# EXERCISE
Find the string "data" and gather every line that holds it.
####################
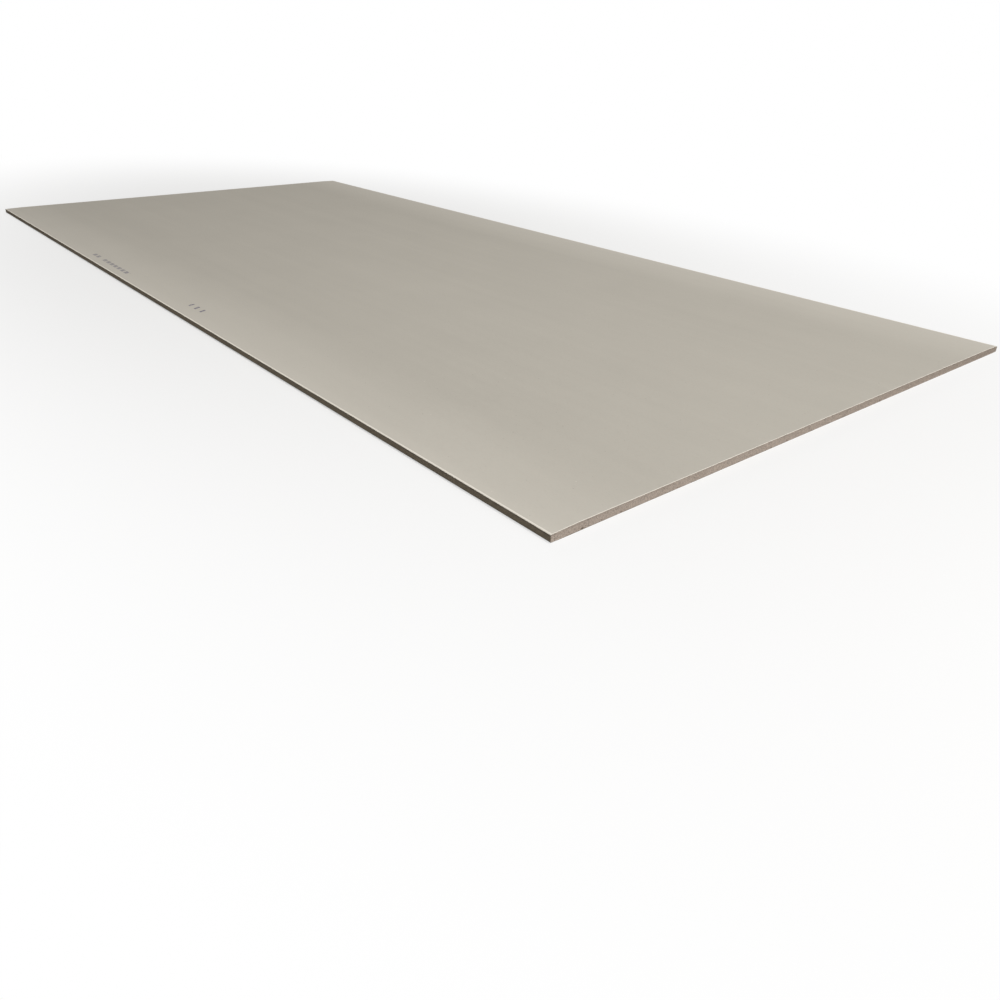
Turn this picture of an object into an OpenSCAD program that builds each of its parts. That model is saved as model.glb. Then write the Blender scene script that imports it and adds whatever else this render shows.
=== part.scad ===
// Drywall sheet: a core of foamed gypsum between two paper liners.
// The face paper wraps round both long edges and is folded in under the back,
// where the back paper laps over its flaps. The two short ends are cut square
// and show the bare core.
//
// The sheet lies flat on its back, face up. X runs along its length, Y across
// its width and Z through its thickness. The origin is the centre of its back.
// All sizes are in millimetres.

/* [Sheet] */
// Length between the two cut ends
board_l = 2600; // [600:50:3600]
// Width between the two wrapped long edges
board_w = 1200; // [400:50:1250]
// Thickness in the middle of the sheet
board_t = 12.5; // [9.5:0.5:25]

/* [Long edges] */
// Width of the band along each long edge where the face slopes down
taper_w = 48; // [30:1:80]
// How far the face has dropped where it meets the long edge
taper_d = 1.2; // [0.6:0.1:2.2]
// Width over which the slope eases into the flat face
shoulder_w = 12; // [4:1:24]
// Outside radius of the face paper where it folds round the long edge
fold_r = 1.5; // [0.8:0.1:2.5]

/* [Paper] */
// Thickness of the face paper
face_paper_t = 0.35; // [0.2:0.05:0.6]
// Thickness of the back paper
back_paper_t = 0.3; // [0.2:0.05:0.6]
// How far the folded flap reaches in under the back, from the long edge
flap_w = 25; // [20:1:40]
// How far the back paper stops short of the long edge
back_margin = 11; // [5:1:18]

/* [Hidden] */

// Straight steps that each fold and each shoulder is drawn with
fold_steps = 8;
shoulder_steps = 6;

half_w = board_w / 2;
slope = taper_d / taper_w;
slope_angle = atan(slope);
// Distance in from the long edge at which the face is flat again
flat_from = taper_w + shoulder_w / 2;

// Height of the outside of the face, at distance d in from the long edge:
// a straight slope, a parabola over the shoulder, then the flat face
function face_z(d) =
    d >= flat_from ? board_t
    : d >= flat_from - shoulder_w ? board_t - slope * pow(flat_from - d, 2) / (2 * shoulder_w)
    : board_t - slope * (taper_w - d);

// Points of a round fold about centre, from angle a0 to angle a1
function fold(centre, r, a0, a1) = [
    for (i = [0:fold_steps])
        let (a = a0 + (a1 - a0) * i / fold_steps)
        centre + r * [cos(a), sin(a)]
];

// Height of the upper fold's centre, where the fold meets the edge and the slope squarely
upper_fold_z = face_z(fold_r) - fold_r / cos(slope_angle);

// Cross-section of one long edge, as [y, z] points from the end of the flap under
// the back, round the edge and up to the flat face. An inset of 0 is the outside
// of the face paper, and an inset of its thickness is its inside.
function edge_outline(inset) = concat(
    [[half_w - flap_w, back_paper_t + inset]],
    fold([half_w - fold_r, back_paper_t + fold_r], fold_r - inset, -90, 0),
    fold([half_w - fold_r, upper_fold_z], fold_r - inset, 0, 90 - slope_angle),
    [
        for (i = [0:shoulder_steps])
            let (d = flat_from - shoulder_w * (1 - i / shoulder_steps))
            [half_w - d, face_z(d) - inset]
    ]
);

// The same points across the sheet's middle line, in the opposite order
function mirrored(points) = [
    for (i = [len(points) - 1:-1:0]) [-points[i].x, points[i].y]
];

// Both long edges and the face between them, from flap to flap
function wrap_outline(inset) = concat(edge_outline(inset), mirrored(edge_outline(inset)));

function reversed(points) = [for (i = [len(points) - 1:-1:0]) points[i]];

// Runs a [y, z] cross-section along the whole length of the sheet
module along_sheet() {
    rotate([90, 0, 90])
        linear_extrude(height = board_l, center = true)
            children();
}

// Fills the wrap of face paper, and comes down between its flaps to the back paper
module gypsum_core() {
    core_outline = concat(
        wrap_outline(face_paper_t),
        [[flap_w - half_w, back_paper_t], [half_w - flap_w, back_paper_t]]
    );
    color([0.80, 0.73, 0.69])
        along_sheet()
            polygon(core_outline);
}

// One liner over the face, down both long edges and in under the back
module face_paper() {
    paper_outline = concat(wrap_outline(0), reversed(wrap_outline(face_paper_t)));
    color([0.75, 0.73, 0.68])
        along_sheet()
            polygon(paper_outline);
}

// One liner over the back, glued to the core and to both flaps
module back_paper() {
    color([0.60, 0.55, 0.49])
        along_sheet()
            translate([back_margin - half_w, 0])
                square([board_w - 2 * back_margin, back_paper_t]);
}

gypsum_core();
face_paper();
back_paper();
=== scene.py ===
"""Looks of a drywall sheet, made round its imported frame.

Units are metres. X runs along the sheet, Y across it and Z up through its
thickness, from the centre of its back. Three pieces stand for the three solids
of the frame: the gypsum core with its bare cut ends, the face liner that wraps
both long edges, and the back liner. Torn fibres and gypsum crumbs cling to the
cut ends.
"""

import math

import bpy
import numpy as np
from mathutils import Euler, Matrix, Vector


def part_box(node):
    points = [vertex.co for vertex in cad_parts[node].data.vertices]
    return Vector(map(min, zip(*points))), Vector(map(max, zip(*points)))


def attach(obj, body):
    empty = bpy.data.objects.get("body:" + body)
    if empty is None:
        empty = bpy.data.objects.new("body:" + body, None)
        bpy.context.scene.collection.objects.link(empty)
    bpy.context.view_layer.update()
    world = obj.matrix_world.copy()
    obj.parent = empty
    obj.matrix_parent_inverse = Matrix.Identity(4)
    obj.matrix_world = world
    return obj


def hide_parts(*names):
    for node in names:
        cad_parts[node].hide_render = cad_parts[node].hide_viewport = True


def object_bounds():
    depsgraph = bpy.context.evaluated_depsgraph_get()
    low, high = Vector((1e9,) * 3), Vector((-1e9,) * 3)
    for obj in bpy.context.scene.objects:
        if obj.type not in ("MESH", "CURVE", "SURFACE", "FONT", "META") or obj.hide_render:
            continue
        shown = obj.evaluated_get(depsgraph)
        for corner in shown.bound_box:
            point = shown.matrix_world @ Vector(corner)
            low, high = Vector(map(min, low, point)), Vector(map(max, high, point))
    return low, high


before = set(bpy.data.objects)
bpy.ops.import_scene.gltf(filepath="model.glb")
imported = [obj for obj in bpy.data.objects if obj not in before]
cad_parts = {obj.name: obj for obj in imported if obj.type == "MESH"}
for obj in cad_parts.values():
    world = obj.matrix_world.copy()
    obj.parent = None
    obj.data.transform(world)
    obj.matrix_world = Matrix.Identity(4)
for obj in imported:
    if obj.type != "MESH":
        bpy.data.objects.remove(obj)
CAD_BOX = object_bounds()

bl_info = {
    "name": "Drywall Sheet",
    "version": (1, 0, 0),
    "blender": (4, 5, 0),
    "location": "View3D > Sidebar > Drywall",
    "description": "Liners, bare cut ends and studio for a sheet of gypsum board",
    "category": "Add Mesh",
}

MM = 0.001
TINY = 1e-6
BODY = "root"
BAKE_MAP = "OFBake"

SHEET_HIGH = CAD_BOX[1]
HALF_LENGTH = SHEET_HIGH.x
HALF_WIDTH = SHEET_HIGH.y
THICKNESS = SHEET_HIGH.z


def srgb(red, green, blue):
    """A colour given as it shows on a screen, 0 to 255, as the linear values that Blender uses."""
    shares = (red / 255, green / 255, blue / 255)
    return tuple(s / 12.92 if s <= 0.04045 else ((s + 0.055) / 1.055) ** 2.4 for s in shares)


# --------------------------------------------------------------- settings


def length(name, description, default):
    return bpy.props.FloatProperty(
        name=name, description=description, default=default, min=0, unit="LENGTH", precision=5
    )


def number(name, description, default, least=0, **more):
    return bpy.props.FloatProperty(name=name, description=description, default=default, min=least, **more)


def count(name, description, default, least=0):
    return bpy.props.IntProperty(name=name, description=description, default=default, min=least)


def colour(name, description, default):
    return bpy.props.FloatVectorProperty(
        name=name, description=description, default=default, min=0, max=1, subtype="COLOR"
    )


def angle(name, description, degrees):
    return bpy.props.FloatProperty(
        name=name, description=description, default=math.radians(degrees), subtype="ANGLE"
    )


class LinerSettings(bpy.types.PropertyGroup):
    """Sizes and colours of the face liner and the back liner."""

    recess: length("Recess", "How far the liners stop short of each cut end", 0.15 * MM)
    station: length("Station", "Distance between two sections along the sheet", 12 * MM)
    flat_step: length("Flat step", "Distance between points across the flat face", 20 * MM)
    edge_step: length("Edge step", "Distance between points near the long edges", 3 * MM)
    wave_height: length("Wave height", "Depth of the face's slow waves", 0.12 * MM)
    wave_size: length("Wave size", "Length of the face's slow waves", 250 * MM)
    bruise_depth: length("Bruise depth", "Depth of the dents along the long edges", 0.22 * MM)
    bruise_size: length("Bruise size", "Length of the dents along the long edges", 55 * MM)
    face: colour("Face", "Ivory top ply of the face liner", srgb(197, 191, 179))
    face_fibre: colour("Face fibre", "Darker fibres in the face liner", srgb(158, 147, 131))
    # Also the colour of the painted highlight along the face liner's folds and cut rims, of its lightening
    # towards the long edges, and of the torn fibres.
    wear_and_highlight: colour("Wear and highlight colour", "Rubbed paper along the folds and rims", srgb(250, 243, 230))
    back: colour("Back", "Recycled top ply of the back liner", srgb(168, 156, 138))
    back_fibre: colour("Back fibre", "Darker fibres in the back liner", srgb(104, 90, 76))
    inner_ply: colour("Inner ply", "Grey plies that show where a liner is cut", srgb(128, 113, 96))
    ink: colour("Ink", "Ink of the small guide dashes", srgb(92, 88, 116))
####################
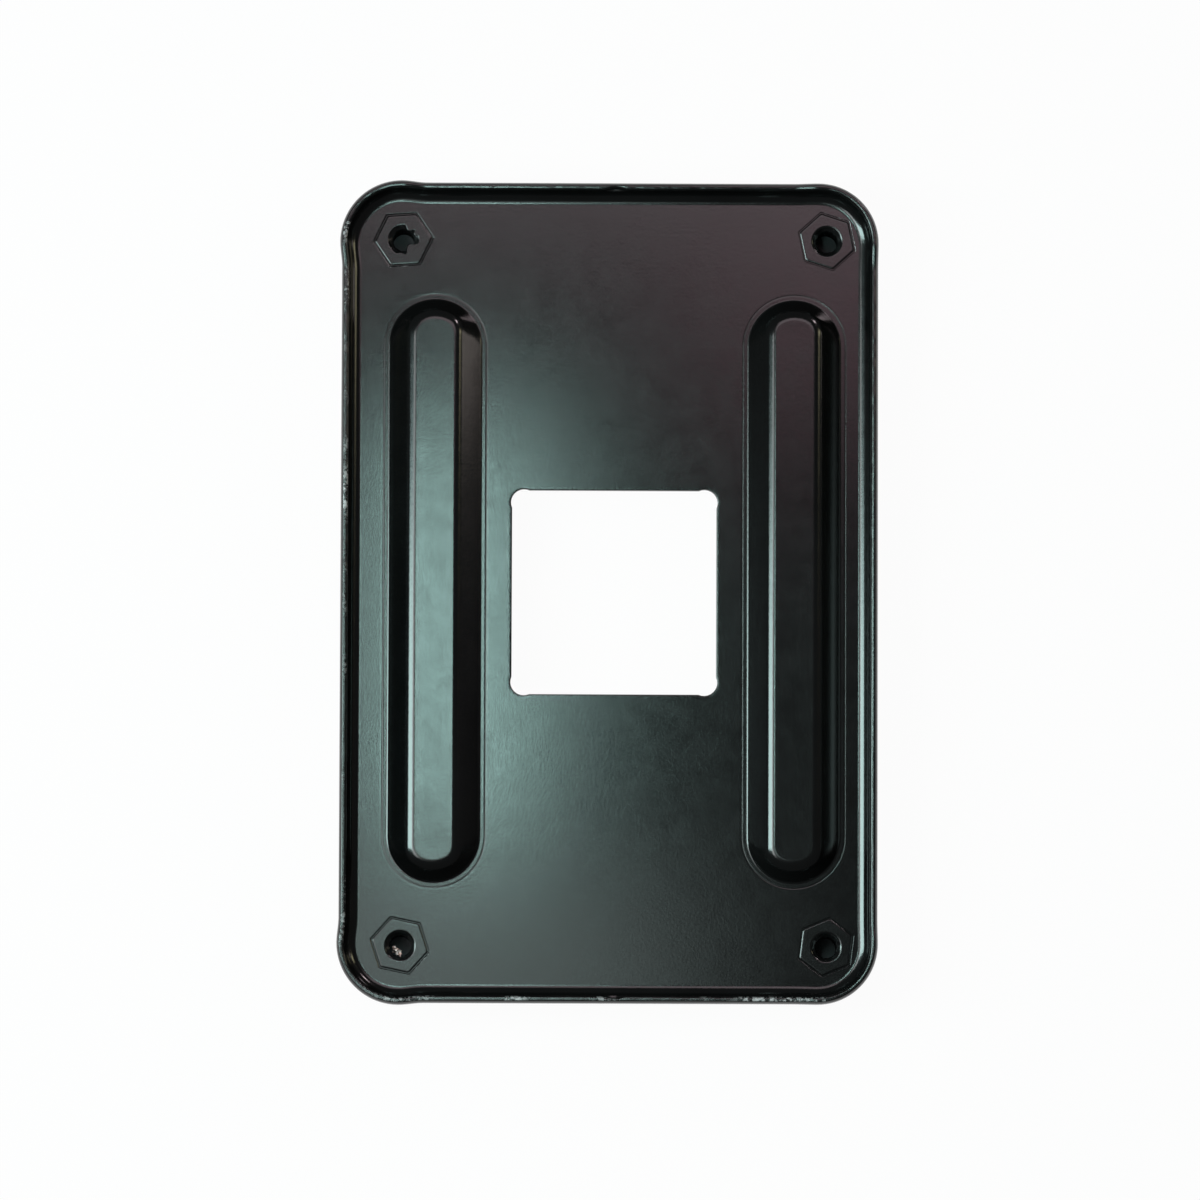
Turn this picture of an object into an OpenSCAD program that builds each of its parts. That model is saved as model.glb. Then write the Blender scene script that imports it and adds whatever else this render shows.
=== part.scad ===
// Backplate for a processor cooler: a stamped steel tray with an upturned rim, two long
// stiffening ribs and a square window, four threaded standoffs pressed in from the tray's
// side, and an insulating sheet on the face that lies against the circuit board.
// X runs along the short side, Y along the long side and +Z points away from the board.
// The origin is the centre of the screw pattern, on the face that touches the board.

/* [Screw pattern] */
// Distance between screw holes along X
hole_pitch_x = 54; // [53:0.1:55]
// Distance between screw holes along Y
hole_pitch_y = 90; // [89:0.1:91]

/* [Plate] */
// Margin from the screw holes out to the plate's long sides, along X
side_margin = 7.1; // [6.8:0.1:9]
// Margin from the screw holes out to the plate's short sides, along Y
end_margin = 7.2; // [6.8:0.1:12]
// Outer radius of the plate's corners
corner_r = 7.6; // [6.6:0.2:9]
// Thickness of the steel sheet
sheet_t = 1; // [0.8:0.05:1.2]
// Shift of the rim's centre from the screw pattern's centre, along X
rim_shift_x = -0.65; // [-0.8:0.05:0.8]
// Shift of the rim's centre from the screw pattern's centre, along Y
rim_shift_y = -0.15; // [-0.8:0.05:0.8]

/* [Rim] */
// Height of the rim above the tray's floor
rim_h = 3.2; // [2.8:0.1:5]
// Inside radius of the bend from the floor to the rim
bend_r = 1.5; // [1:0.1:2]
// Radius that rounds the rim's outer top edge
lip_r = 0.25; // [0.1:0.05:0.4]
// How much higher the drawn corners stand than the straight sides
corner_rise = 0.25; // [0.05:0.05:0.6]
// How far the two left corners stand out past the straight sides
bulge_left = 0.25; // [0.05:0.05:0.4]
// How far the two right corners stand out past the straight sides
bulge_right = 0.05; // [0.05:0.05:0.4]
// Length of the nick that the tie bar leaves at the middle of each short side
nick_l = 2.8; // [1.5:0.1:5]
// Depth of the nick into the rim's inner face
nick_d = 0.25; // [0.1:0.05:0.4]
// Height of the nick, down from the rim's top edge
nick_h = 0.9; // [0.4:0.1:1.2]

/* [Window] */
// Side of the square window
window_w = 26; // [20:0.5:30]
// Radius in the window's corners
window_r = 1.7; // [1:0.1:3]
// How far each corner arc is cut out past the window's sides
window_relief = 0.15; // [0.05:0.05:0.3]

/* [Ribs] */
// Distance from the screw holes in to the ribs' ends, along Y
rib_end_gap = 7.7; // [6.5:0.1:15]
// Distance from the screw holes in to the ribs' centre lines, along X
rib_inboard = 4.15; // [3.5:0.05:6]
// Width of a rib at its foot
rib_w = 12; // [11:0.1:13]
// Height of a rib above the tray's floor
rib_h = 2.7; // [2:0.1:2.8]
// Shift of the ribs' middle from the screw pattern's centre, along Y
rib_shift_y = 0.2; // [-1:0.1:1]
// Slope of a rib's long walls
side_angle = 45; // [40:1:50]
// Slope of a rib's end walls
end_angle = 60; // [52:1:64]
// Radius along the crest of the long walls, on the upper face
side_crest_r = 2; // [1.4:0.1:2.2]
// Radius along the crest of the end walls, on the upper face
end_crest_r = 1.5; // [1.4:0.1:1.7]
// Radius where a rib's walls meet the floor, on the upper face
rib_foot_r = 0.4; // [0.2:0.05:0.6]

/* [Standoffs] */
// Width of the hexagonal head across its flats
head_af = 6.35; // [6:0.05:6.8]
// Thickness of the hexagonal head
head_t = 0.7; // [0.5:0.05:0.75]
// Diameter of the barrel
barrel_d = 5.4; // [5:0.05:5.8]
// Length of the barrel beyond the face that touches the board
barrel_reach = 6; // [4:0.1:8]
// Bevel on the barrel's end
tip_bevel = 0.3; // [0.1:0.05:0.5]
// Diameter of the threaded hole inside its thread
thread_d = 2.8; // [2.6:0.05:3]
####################
# FINAL RESULT
    points = [vertex.co for vertex in cad_parts[node].data.vertices]
    empty = bpy.data.objects.get("body:" + body)
        empty = bpy.data.objects.new("body:" + body, None)
before = set(bpy.data.objects)
imported = [obj for obj in bpy.data.objects if obj not in before]
    obj.data.transform(world)
        bpy.data.objects.remove(obj)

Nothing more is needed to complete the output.